While it’s useful to know which characters audience members identify with, identifying with a character doesn’t make their feedback invalid. If multiple friends are identifying with the same character, many audience members will probably identify with them as well. But understanding which characters people identify with will help you account for differences in opinion. If men love your story but women hate it, you’ll have a better idea of why. You can decide whether you want to leave it that way or make your character more likable to women.
Regardless of its validity, identification makes it perilous to take the input of any single beta reader too seriously. Aim for at least three people of different walks of life to look over your story, and then look for common threads in what they say.
Hearing From Fans
If you’re at the point in your career where you have a fanbase, you will be able to understand them better if you know how much it means to them to have characters they identify with. Identification is an emotionally powerful and usually very positive experience. It makes audience members feel validated and tells them that they are not alone.
Many people write fan fiction specifically to insert a character they identify with into a story. Sometimes this is just fun wish-fulfillment, but for marginalized groups, it may be the only time they ever have a character they can identify with. Storytellers are not serving them the same power fantasies that privileged people regularly get, so they are making those power fantasies for themselves.

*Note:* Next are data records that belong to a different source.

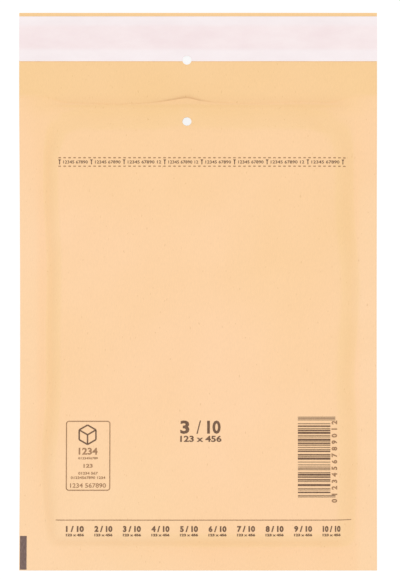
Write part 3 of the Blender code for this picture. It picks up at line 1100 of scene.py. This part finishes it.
# The rule and the table
RULE_LEFT = -0.0676
RULE_RIGHT = 0.0727
RULE_ALONG = 0.0244
RULE_WIDTH = 0.0004
PLACES = 10
FIRST_PLACE = -0.0584
PLACE_PITCH = 0.01352
PLACE_ALONG = 0.0202
PLACE_SIZE = (0.0085, 0.0029)
NOTE_ALONG = 0.0173
NOTE_SIZE = (0.0086, 0.0013)


def print_table(ink, pale_ink):
    """The rule near the bottom, and a row of numbered places under it."""
    rule = Print("print_rule")
    rule.stroke((RULE_LEFT, RULE_ALONG), (RULE_RIGHT, RULE_ALONG), RULE_WIDTH)
    rule.lay(pale_ink)

    table = Print("print_table")
    for i in range(PLACES):
        x = FIRST_PLACE + PLACE_PITCH * i
        table.figures(f"{i + 1} / {PLACES}", x, PLACE_ALONG, *PLACE_SIZE, BOLD_WEIGHT)
        table.figures("123 x 456", x, NOTE_ALONG, *NOTE_SIZE, BOLD_WEIGHT)
    table.lay(ink)


# The field of stripes, with longer bars at both ends. Widths, gaps and margins in it are
# counted in modules, the width of the thinnest stripe.
FIELD_LEFT = 0.0473
FIELD_RIGHT = 0.0627
BARS_RIGHT = 0.0651
FIELD_LOW = 0.0352
FIELD_HIGH = 0.0733
MODULE = 0.00033
LOW_BARS = 2
HIGH_BARS = 3
LOW_MARGIN = 6
HIGH_MARGIN = 9
STRIPE_WIDTHS = (1, 1, 1, 2, 3)
STRIPE_GAPS = (1, 1, 2, 3)
DIGIT_X = 0.0646
DIGIT_DROP = 0.0017
DIGIT_PITCH = 0.00309
DIGIT_HEIGHT = 0.0027


def print_stripes(ink, pale_ink):
    """A field of stripes of mixed widths, which stand for nothing, with figures beside."""
    field = Print("print_stripes")
    high_start = FIELD_HIGH - (2 * HIGH_BARS - 1) * MODULE
    for start, count in ((FIELD_LOW, LOW_BARS), (high_start, HIGH_BARS)):
        for i in range(count):
            at = start + 2 * MODULE * i
            field.bar(FIELD_LEFT, at, BARS_RIGHT, at + MODULE)
    random = np.random.RandomState(23)
    at = FIELD_LOW + LOW_MARGIN * MODULE
    while at < FIELD_HIGH - HIGH_MARGIN * MODULE:
        width = MODULE * random.choice(STRIPE_WIDTHS)
        field.bar(FIELD_LEFT, at, FIELD_RIGHT, at + width)
        at += width + MODULE * random.choice(STRIPE_GAPS)
    field.lay(ink)

    numbers = Print("print_stripe_figures")
    for i, digit in enumerate("0123456789012"):
        along = FIELD_LOW - DIGIT_DROP + DIGIT_PITCH * i
        numbers.turned_figure(digit, DIGIT_X, along, DIGIT_HEIGHT, HEAVY_WEIGHT)
    numbers.lay(pale_ink)


# The label's rounded frame, the parcel drawn in it, and its rows of figures, as (figures,
# along, width, height, weight)
LABEL_LEFT = -0.0628
LABEL_RIGHT = -0.0417
LABEL_LOW = 0.0383
LABEL_HIGH = 0.0714
LABEL_RADIUS = 0.0014
LABEL_LINE = 0.00048
LABEL_MIDDLE = (LABEL_LEFT + LABEL_RIGHT) / 2
PARCEL_X = LABEL_MIDDLE - 0.0003
PARCEL_ALONG = 0.0648
PARCEL_SIZE = 0.0046
PARCEL_LINE = 0.0007
LABEL_FIGURES = (
    ("1234", 0.0570, 0.0090, 0.0033, WEIGHT),
    ("0123456789", 0.0537, 0.0093, 0.0011, WEIGHT),
    ("123", 0.0501, 0.0043, 0.0018, WEIGHT),
    ("01234 567", 0.0466, 0.0093, 0.0013, WEIGHT),
    ("01234567890 1234", 0.0445, 0.0164, 0.0013, WEIGHT),
    ("1234 567890", 0.0408, 0.0170, 0.0022, FINE_WEIGHT),
)


def print_label(pale_ink):
    """A rounded frame, and rows of small figures in its lower part."""
    label = Print("print_label")
    label.outline(LABEL_LEFT, LABEL_LOW, LABEL_RIGHT, LABEL_HIGH, LABEL_RADIUS, LABEL_LINE)
    for text, *place in LABEL_FIGURES:
        label.figures(text, LABEL_MIDDLE, *place)
    label.lay(pale_ink)


def print_parcel(ink):
    """A box seen from its corner: a hexagon with three edges that meet inside."""
    parcel = Print("print_parcel")
    corners = []
    for i in range(6):
        turn = math.radians(30 + 60 * i)
        x = PARCEL_X + PARCEL_SIZE * math.cos(turn)
        corners.append((x, PARCEL_ALONG + PARCEL_SIZE * math.sin(turn)))
    for start, end in zip(corners, corners[1:] + corners[:1]):
        parcel.stroke(start, end, PARCEL_LINE)
    for corner in corners[::2]:
        parcel.stroke((PARCEL_X, PARCEL_ALONG), corner, PARCEL_LINE)
    parcel.lay(ink)


MARK_MARGIN = 0.0003
MARK_RIGHT = -0.0815
MARK_LOW = 0.0005
MARK_HIGH = 0.0165


def print_edge_mark(ink):
    """The dark registration mark at the left edge, over the bottom corner."""
    mark = Print("print_edge_mark")
    mark.bar(-HALF_WIDTH + MARK_MARGIN, MARK_LOW, MARK_RIGHT, MARK_HIGH)
    mark.lay(ink)


# Light: even from all round, and a broad lamp overhead, a little to the left
AMBIENT = 0.93
KEY_PLACE = (-0.06, -0.02, 1.6)
KEY_SIZE = 1.0
KEY_POWER = 3.6
FLOOR_GAP = 0.0001
FLOOR_COLOUR = 0.8
FLOOR_PALENESS = 0.18
FLOOR_GLOW = 0.88

# Camera: straight above, at the scale and with the framing of the photo
PIXELS_PER_METRE = 2107.0
PHOTO_HEIGHT = 580
LENS = 200.0
SENSOR = 36.0
CAMERA_OFFSET = (0.0009, 0.0008)
CLIP_START = 0.01


def mix_by_ray(tree, unseen, seen, output_kind):
    """Shows one shader where the camera can see it, and lights by the other one."""
    mix = add_node(tree, "MixShader", Fac=seen_rays(tree))
    feed(mix.inputs[1], unseen.outputs[0])
    feed(mix.inputs[2], seen.outputs[0])
    add_node(tree, output_kind, Surface=mix.outputs[0])


def set_world():
    """Even light from all round, which shows as white where the camera sees it."""
    world = bpy.data.worlds.new("studio")
    bpy.context.scene.world = world
    world.use_nodes = True
    tree = world.node_tree
    tree.nodes.clear()
    light = add_node(tree, "Background", Color=grey(1.0), Strength=AMBIENT)
    white = add_node(tree, "Background", Color=grey(1.0), Strength=1.0)
    mix_by_ray(tree, light, white, "OutputWorld")


def seen_rays(tree):
    """1 for rays from the camera, in reflections or through clear film, and else 0."""
    rays = add_node(tree, "LightPath").outputs
    names = ("Is Camera Ray", "Is Glossy Ray", "Is Transmission Ray")
    return calculate(tree, "MAXIMUM", *(rays[name] for name in names))


def build_floor():
    """A pale floor. What the camera sees of it is nearly white, with a soft shadow."""
    mesh = bpy.data.meshes.new("floor")
    size = 3.0
    corners = [(-size, -size, 0), (size, -size, 0), (size, size, 0), (-size, size, 0)]
    mesh.from_pydata(corners, [], [(0, 1, 2, 3)])
    floor = add_object("floor", mesh)
    floor.location.z = COVER_LOW.z - FLOOR_GAP
    material = bpy.data.materials.new("floor")
    material.use_nodes = True
    tree = material.node_tree
    tree.nodes.clear()
    real = add_node(tree, "BsdfDiffuse", Color=grey(FLOOR_COLOUR))
    pale = add_node(tree, "BsdfDiffuse", Color=grey(FLOOR_PALENESS))
    glow = add_node(tree, "Emission", Color=grey(1.0), Strength=FLOOR_GLOW)
    seen = add_node(tree, "AddShader")
    feed(seen.inputs[0], pale.outputs[0])
    feed(seen.inputs[1], glow.outputs[0])
    mix_by_ray(tree, real, seen, "OutputMaterial")
    mesh.materials.append(material)


def add_key_light():
    """A soft square lamp that faces the envelope."""
    data = bpy.data.lights.new("key", "AREA")
    data.size = KEY_SIZE
    data.energy = KEY_POWER
    lamp = add_object("key", data)
    lamp.location = KEY_PLACE
    lamp.rotation_mode = "QUATERNION"
    lamp.rotation_quaternion = (-Vector(KEY_PLACE)).to_track_quat("-Z", "Y")
    lamp.visible_camera = False


def add_camera():
    data = bpy.data.cameras.new("camera")
    data.lens = LENS
    data.sensor_width = SENSOR
    camera = add_object("camera", data)
    seen = PHOTO_HEIGHT / PIXELS_PER_METRE
    distance = seen / 2 / (SENSOR / 2 / LENS)
    camera.location = (*CAMERA_OFFSET, COVER_HIGH.z / 2 + distance)
    data.clip_start = CLIP_START
    bpy.context.scene.camera = camera


def build_envelope():
    outer = kraft_material("kraft_outer", colour(251, 209, 164), roughness=0.62)
    inner = kraft_material("kraft_inner", colour(250, 209, 163), roughness=0.72)
    build_cover(outer, inner)
    build_lining(film_material())
    build_flap_strips(adhesive_material(), release_material())


def print_all():
    ink = ink_material("ink", colour(104, 78, 58))
    pale_ink = ink_material("pale_ink", colour(150, 114, 82))
    print_tear_dashes(pale_ink)
    print_tear_band(ink)
    print_size(ink)
    print_table(ink, pale_ink)
    print_stripes(ink, pale_ink)
    print_label(pale_ink)
    print_parcel(ink)
    print_edge_mark(ink_material("mark_ink", colour(106, 86, 80)))


def main():
    bpy.context.scene.view_settings.view_transform = "Standard"
    add_camera()
    set_world()
    build_floor()
    add_key_light()
    build_envelope()
    print_all()


main()
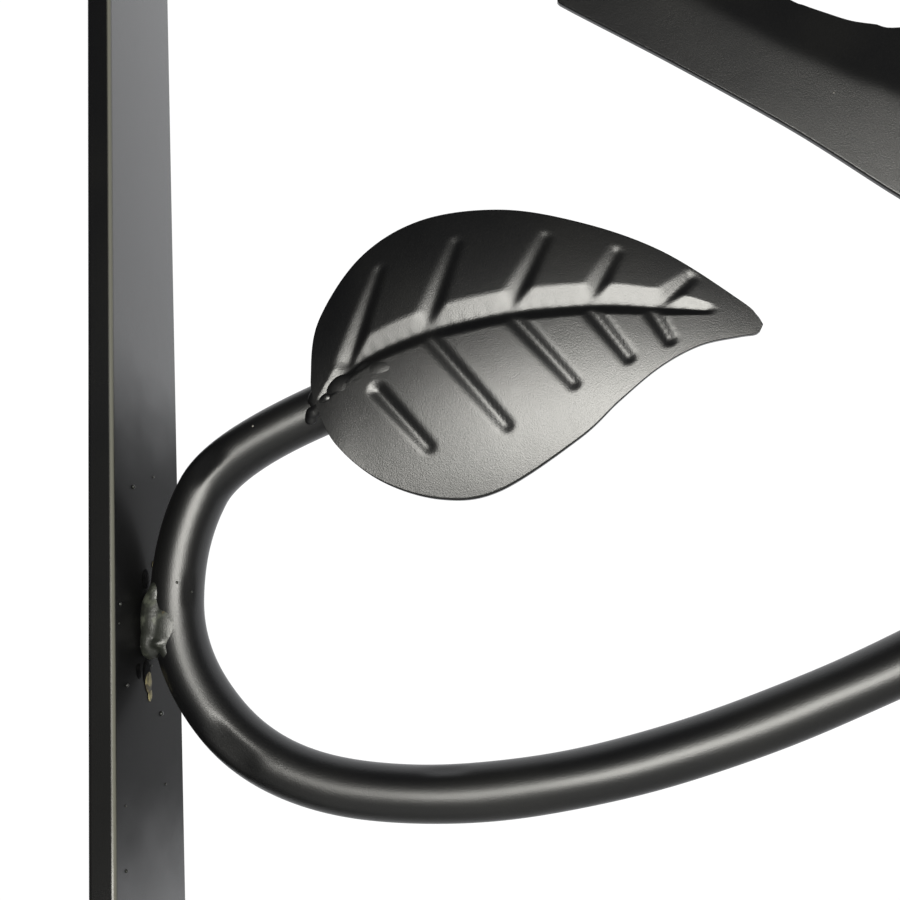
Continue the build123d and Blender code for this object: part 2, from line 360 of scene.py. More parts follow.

If you can regularly find stories with a protagonist like yourself, it can be difficult to understand how tough it is for people who don’t see themselves in popular stories. But whether or not you’ve experienced it, you should know that if you dangle a character who marginalized groups can identify with in front of them only to take that character away, they will get upset. You will have fan backlash and for good reason.
Storytelling is complicated because the human mind is complicated. But it is possible to distinguish between general patterns and individual differences. Having a good grasp of what causes individual variation will make you feel more in control when it occurs.